La seconde question intéressante soulevée par l'arrêt commenté concerne l'application des dispositions de l'article L. 13-13 du Code de l'expropriation (N° Lexbase : L2935HLB), dont il résulte que "les indemnités allouées doivent couvrir l'intégralité du préjudice direct, matériel et certain, causé par l'expropriation". Plus précisément, c'est la question de la réparation intégrale du préjudice subi qui est posée dans la présente affaire. Le juge de l'expropriation doit, en effet, prendre en compte l'ensemble des charges financières résultant de l'expropriation, sans omettre aucun chef de préjudice, dès lors qu'il repose sur un droit ou un intérêt juridiquement protégé. La personne évincée aura donc le droit de percevoir, en plus de l'indemnité principale représentant la valeur patrimoniale des biens expropriés, une ou plusieurs indemnités accessoires correspondant aux autres chefs de préjudice.
Dans la présente affaire, la cour d'appel avait attribué au propriétaire évincé une somme correspondant à la réalisation d'un puits sur une autre parcelle lui appartenant. Elle se fondait sur fait que la parcelle expropriée possédait une source formant une mare dont le requérant pouvait se servir pour ses bêtes, et qu'il convenait donc de l'indemniser des sommes exposées afin de bénéficier d'un nouveau point d'eau. Un tel préjudice est en effet indemnisable, à moins, évidemment, que la collectivité bénéficiaire de l'expropriation ne consente à la personne évincée une servitude pour l'usage de l'eau du puits et de la source sises sur la partie exproprié (8).
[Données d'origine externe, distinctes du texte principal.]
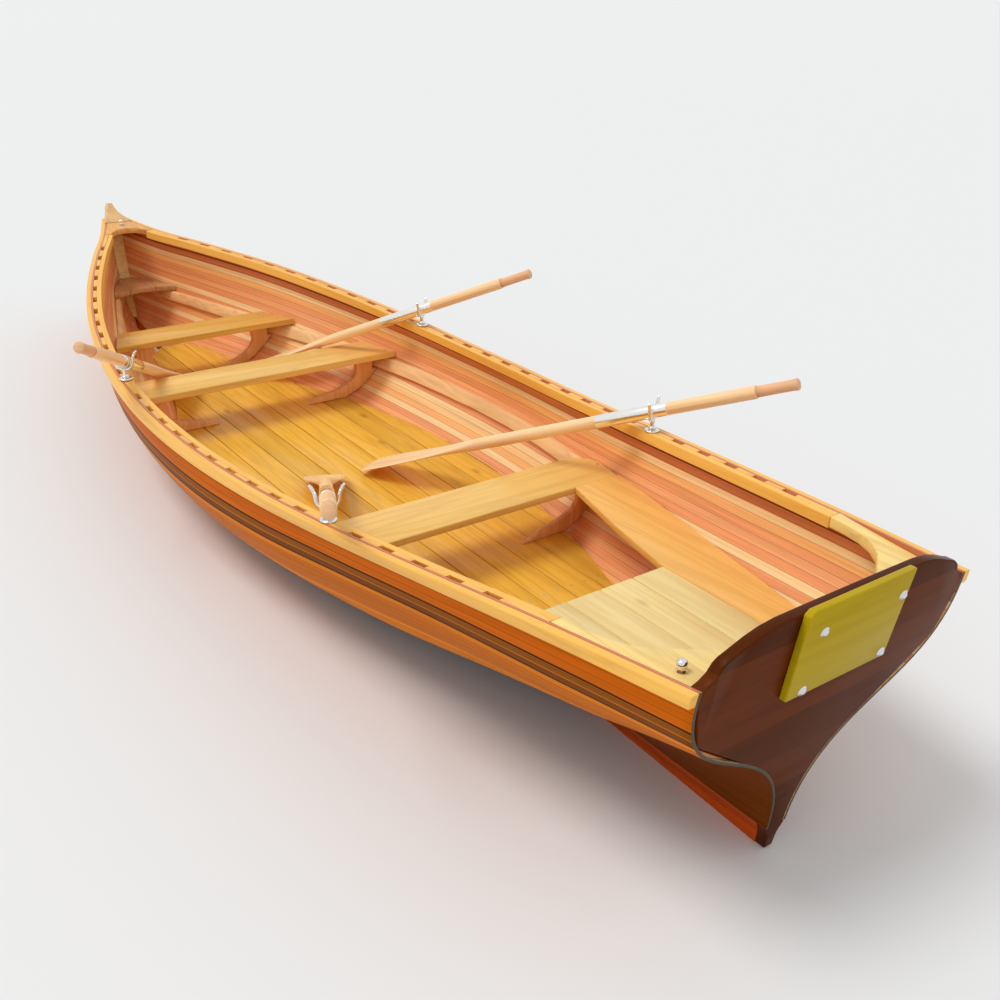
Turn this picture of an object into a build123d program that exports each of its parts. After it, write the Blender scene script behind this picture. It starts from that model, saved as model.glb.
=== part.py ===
from build123d import *
import os
import math

os.makedirs("parts", exist_ok=True)

# Rowing boat, millimetres, +X to the bow, +Y to port, +Z up.
# The origin is amidships on the centreline at the load waterline.

# Driving dimensions
PLANK = 8.0              # planking thickness
OUTWALE_W = 20.0
SPACER_W = 15.0
INWALE_W = 20.0
GUNWALE_H = 35.0
TRANSOM_T = 30.0
STERN_X = -2302.0        # aft face of the transom at its top corner
LEAN_AFT = -1900.0       # the stations lean with the transom aft of here
LEAN_FORE = 1950.0       # and follow the stem forward of here
BOW_X = 2225.0           # top of the stem's rabbet
TRANSOM_TOP_Z = 447.0
TRANSOM_RAKE = 0.1647    # forward per unit down
KEEL_DEPTH = 35.0
KEEL_HALF = 18.0
STEM_HALF = 14.0
RISER_T = 20.0
RISER_H = 45.0
SEAT_T = 25.0
FLOOR_T = 12.0
FLOOR_Z = 5.0            # floor top amidships
FLOOR_SLOPE = 0.0262
HULL_GAP = 0.6           # boards stand off the planking by this much
TRANSOM_GAP = 0.3        # and off the transom by this much
SEAM = 0.5               # between boards that butt
AFT_OAR_LEN = 1620.0
FORE_OAR_LEN = 1426.0
LOCK_RISE = 60.0         # oar axis above the socket's plate
AFT_LOCK = (-1100.0, 574.0)
FORE_LOCK = (315.0, 614.0)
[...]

Dans la présente affaire, cependant, les juges relèvent que le propriétaire évincé n'avait pas sollicité le remboursement des frais exposés pour la création d'un puits dont les qualités hydrogéologiques n'étaient pas équivalentes. Ce n'est donc pas au titre des indemnités accessoires qu'il y avait lieu de réparer le préjudice subi. Il convient, en effet, de considérer que la source située sous la parcelle expropriée est un élément qui devait être intégré dans l'évaluation du terrain, pour la détermination de l'indemnité principale. La dépossession d'une parcelle comprend ses accessoires naturels et il n'y a donc pas lieu à indemnisation séparée pour les sources, dès lors, en tout cas, que celle-ci est exploitée ou exploitable par son propriétaire à la date de l'ordonnance d'expropriation (9).
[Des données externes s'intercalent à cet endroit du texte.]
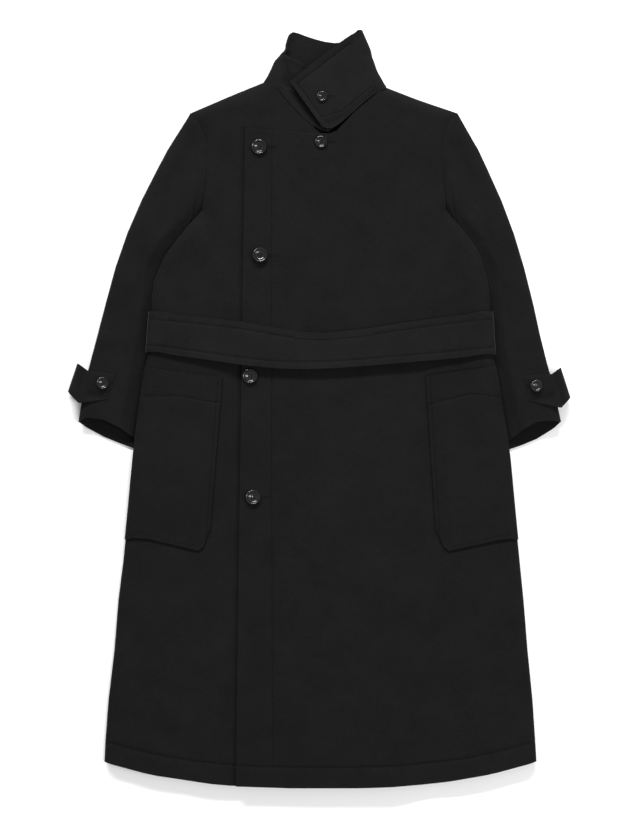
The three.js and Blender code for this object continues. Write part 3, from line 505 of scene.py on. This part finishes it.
class CoatSizes(bpy.types.PropertyGroup):
    """Sizes that a user would change."""

    fold_strength: bpy.props.FloatProperty(
        name="Fold strength", description="Height of the soft folds, as a share", default=1.0, min=0, max=2
    )
    stitch_length: bpy.props.FloatProperty(
        name="Stitch length",
        description="Length of one stitch",
        default=4.2 * MM,
        subtype="DISTANCE",
        unit="LENGTH",
    )
    stitch_pitch: bpy.props.FloatProperty(
        name="Stitch pitch",
        description="From one stitch to the next",
        default=5.6 * MM,
        subtype="DISTANCE",
        unit="LENGTH",
    )
    thread_width: bpy.props.FloatProperty(
        name="Thread width",
        description="Thickness of the sewing thread",
        default=0.7 * MM,
        subtype="DISTANCE",
        unit="LENGTH",
    )


class CoatColours(bpy.types.PropertyGroup):
    """Colours that a user would change."""

    cloth: bpy.props.FloatVectorProperty(
        name="Cloth",
        description="Colour of the wool",
        default=(0.0062, 0.0062, 0.0066),
        subtype="COLOR",
        min=0,
        max=1,
    )
    trim: bpy.props.FloatVectorProperty(
        name="Belt and collar",
        description="Colour of the double cloth",
        default=(0.0070, 0.0070, 0.0075),
        subtype="COLOR",
        min=0,
        max=1,
    )
    thread: bpy.props.FloatVectorProperty(
        name="Thread",
        description="Colour of the sewing thread",
        default=(0.0026, 0.0026, 0.0029),
        subtype="COLOR",
        min=0,
        max=1,
    )
    button: bpy.props.FloatVectorProperty(
        name="Buttons",
        description="Colour of the buttons",
        default=(0.003, 0.003, 0.0034),
        subtype="COLOR",
        min=0,
        max=1,
    )
    floor: bpy.props.FloatVectorProperty(
        name="Floor",
        description="Colour of the floor",
        default=(0.93, 0.93, 0.93),
        subtype="COLOR",
        min=0,
        max=1,
    )


def sizes():
    return bpy.context.scene.coat_sizes


def colours():
    return bpy.context.scene.coat_colours


def cloth_look():
    return material_named("coat_wool", wool, tuple(colours().cloth))


def trim_look():
    return material_named("trim_wool", wool, tuple(colours().trim))


def thread_look(name):
    return material_named(name, twisted_thread, tuple(colours().thread))


def hem_line(first_x, last_x, above):
    """Line at a height above the curved hem, between two places."""
    count = 14
    places = [first_x + (last_x - first_x) * k / count for k in range(count + 1)]
    sags = [HEM_SAG * (1 - min(abs(x) / HEM_HALF_WIDTH, 1) ** HEM_CURVE) for x in places]
    return [(x, HEM_SIDE_Y - sag + above) for x, sag in zip(places, sags)]


def beside(line, distance):
    """A line moved up or down by a distance."""
    return [(x, y + distance) for x, y in line]


# Topstitched lines of each piece: line, half width and depth of the groove that they pull in
SEWN_LINES = {
    "front_outer": [
        ([(-77, 436), (-78, 160), (-76, -574)], 2.2, 0.7),
        (hem_line(-132, 338, 33), 2.2, 0.8),
    ],
    "front_inner": [(hem_line(-338, -136, 33), 2.2, 0.8)],
    "collar": [
        ([(49, 583), (26, 565), (-36, 518)], 2.0, 0.9),
        ([(-36, 518), (-19, 495), (2, 465)], 2.0, 0.8),
        ([(2, 465), (36, 474), (60, 495), (84, 515)], 1.8, 0.7),
    ],
    "belt": [(beside(BELT_TOP, -12), 2.0, 0.8), (beside(BELT_BOTTOM, 11), 2.0, 0.8)],
    "pocket_left": [
        ([(-164, 8), (-224, 19.2), (-281, 19.2)], 2.0, 0.8),
        ([(-163, 46), (-182, -206), (-195, -222), (-288, -200), (-308, -204)], 1.8, 0.25),
    ],
    "pocket_right": [
        ([(174, 6.4), (241.6, 22.4), (288, 17.6)], 2.0, 0.8),
        ([(176, 48), (191.5, -208), (207, -222), (297.6, -202), (308, -204)], 1.8, 0.25),
    ],
}


def edge_roll(x, y, z):
    """The soft roll along the free edges of the outer front."""
    side = 1.1 * swell(away_from(FRONT_EDGE, x, y) - 5, 4.5)
    top = 0.7 * swell(away_from(FRONT_TOP, x, y) - 4, 4.0)
    return ramp(z, *UPPER_LAYERS) * max(side, top)


class MakeBody(bpy.types.Operator):
    """Makes the back and the two fronts"""

    bl_idname = "coat.make_body"
    bl_label = "Body panels"

    def execute(self, context):
        for node in ("back", "front_inner", "front_outer"):
            mesh = laid_cloth(node, sizes().fold_strength, edge_roll if node == "front_outer" else None)
            if node == "front_inner":
                # The shadow line beside the edge that lies on this front
                press_line(mesh, [(x - 3, y) for x, y in FRONT_EDGE], 4.5, 1.4)
            for line, half_width, depth in SEWN_LINES.get(node, []):
                press_line(mesh, line, half_width, depth)
            if node in POCKET_EDGES:
                press_line(mesh, POCKET_EDGES[node], 3.0, 0.9)
            if node == "back":
                press_line(mesh, hem_line(-335, 335, 33), 2.2, 0.6, upward=False)
            cloth_piece(node, mesh, cloth_look())
        return {"FINISHED"}


# The sleeves are smoothed round the armpits: places, reach and rounds
ARMPITS = {"sleeve_left": (-192, 322), "sleeve_right": (205, 322)}
ARMPIT_REACH, ARMPIT_ROUNDS = 62, 16


class MakeSleeves(bpy.types.Operator):
    """Makes the two sleeves"""

    bl_idname = "coat.make_sleeves"
    bl_label = "Sleeves"

    def execute(self, context):
        for node, (armpit_x, armpit_y) in ARMPITS.items():
            mesh = laid_cloth(node, sizes().fold_strength)
            near = [
                vert
                for vert in mesh.verts
                if math.hypot(vert.co.x / MM - armpit_x, vert.co.y / MM - armpit_y) < ARMPIT_REACH
            ]
            for _ in range(ARMPIT_ROUNDS):
                bmesh.ops.smooth_vert(
                    mesh, verts=near, factor=0.5, use_axis_x=False, use_axis_y=False, use_axis_z=True
                )
            mesh.normal_update()
            cloth_piece(node, mesh, cloth_look())
        return {"FINISHED"}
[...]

(1) Cass. civ. 3, 12 mars 2003, n° 01-70.178, FS-P+B (N° Lexbase : A4241A79), Bull. civ. III, 2003, n° 61, AJDI, 2003, p. 367 et 865, note C. Morel ; Cass. civ. 3, 19 décembre 2007, n° 02-70.124, FS-D (N° Lexbase : A1144D3R), AJDI, 2008, p. 868, note A. Levy.
(2) CAA Lyon, 4ème ch., 27 septembre 2012, n° 11LY01226, inédit au recueil Lebon (N° Lexbase : A2833IWT).
(3) CE 1° et 2° s-s-r., 2 juillet 2001, n° 211231, publié au recueil Lebon (N° Lexbase : A5039AU8), Dr. adm., 2001, 219, CJEG, 2001, p. 439, concl. I. da Silva, RD imm., 2001, p. 494, note F. Donnat, RFDA, 2001, p. 1131, obs. R. Hostiou ; CE 5° et 7° s-s-r., 3 juillet 2002, n° 245236, publié au recueil Lebon (N° Lexbase : A1663AZM), AJDA, 2002, p. 751, concl. D. Chauvaux, Collectivités-Intercommunalité, 2002, comm. 237, obs. T. Célérier, RFDA 2002, p. 1012 ; CAA Paris, 11ère ch., 5 novembre 2001, n° 00PA02528 (N° Lexbase : A6598BMC).
(4) BOI-RFPI-10-40-60, 12 septembre 2012, n° 170.
(5) Ibid. n° 80.
(6) CA Aix-en-Provence, 10 décembre 2002, n° 01/00036.
(7) Cass. civ. 3, 3 juillet 1996, n° 95-70.049, publié au bulletin (N° Lexbase : A0850ACH), Bull. civ. III, 1996, n° 173, AJPI, 1996, p. 902, obs. A.B., D., 1997, somm. p. 152, obs. P. Carrias, RD imm., 1996, p. 551, chron. C. Morel et M. Denis-Linton ; voir également Cass. civ. 3, 29 mai 2002, n° 01-70.048, inédit au bulletin (N° Lexbase : A7796AYE), RD imm., 2002, p. 318, note C.M.
(8) CA Aix-en-Provence, 14 février 2007, n° 06/00031 (N° Lexbase : A7478GT7).
(9) Cass. civ. 3, 12 février 2003, n° 01-70.089, FS-P+B (N° Lexbase : A0013A7M), Bull. civ. III, 2003, n° 33, JCP éd. G, 2003, IV, 1632.